Influence of strain rate and fiber blend mode on the tensile behaviors of steel-polyethylene hybrid fiber reinforced engineered cementitious composites

In order to study the static and direct dynamic tensile behaviors of steel-polyethylene hybrid fiber reinforced engineered cementitious composites (ST/PE-HFRECC), tests were conducted using a static test machine and the split Hopkinson tension bar (SHTB), respectively. The influence factors of interest in the study included the blend ratio of steel and polyethylene fibers in the ST/PE-HFRECC (Total fiber content is 2 %.), the strain rate (Range: 10−5 s−1 - 100 s−1). The conclusions are as follows: (1) Increasing the polyethylene fiber content increases the static ductility of ST/PE-HFRECC. Increasing the steel fiber content causes its static brittle damage. Static ductility of polyethylene fiber reinforcement is superior to that of steel fibers. (2) The tensile strength, ultimate strain, energy absorption, and dynamic increase factor of ST/PE-HFRECC exhibit strain rate enhancement effect. Increased strain rate changes the damage state from multi-seam to main seam cracking. PE fibers increase strength and toughness better than steel fibers at different strain rates. (3) Increased polyethylene fiber content results in a more obvious strain-hardening effect and an increase in ultimate strain for ST/PE-HFRECC. 1.5 % or more polyethylene fibers increase the sensitivity of its tensile strength to strain rate. (4) The optimum fiber mixing ratio of ST/PE-HFRECC at various strain rates is different.

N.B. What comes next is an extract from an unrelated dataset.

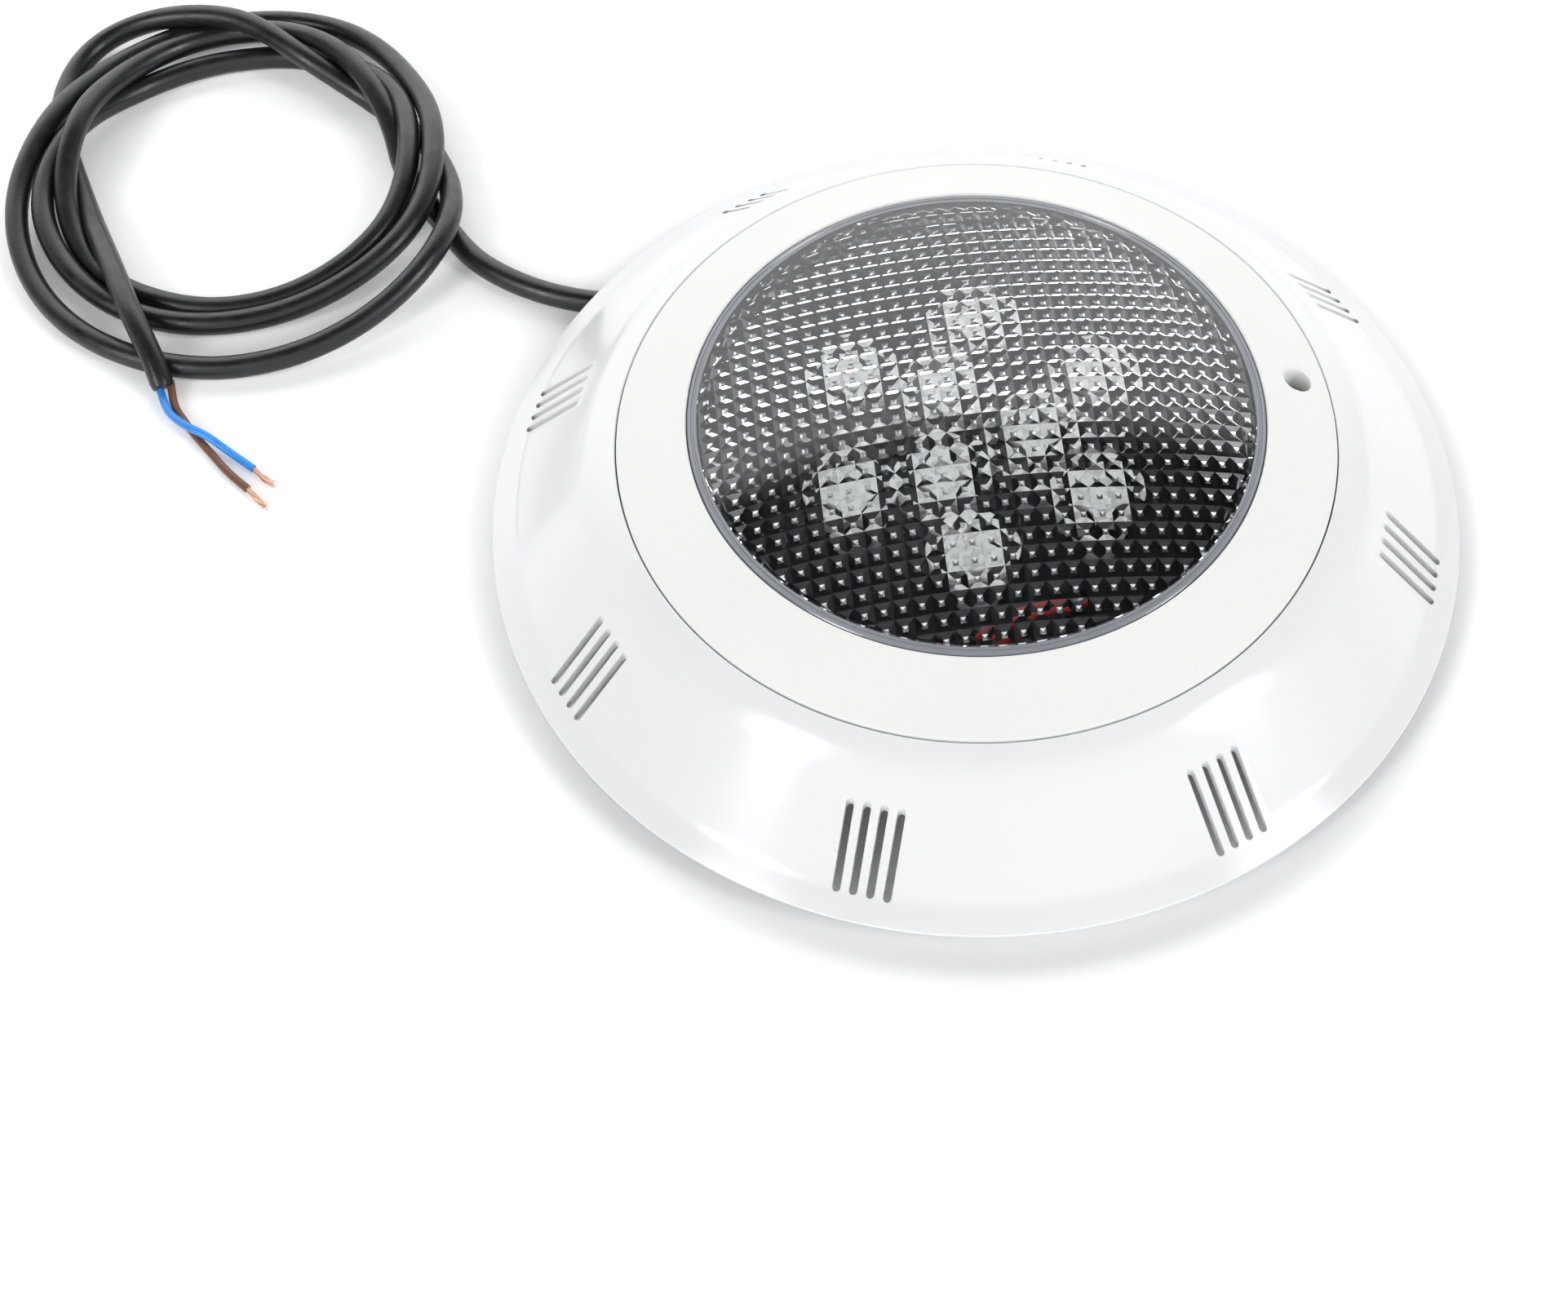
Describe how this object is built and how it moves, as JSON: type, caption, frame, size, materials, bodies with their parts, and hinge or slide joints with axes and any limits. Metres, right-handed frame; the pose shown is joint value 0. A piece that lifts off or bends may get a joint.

Therefore, the correct fiber mixing method that matches the engineering application demand is important. •The tensile strength, ultimate strain, energy absorption, and dynamic increase factor of ST/PE-HFRECC exhibit strain rate enhancement effect.•Increasing PE and steel fiber content affected the toughness and brittleness of ST/PE-HFRECC, respectively.•PE fibers were more effective than steel fibers in increasing strength and toughness.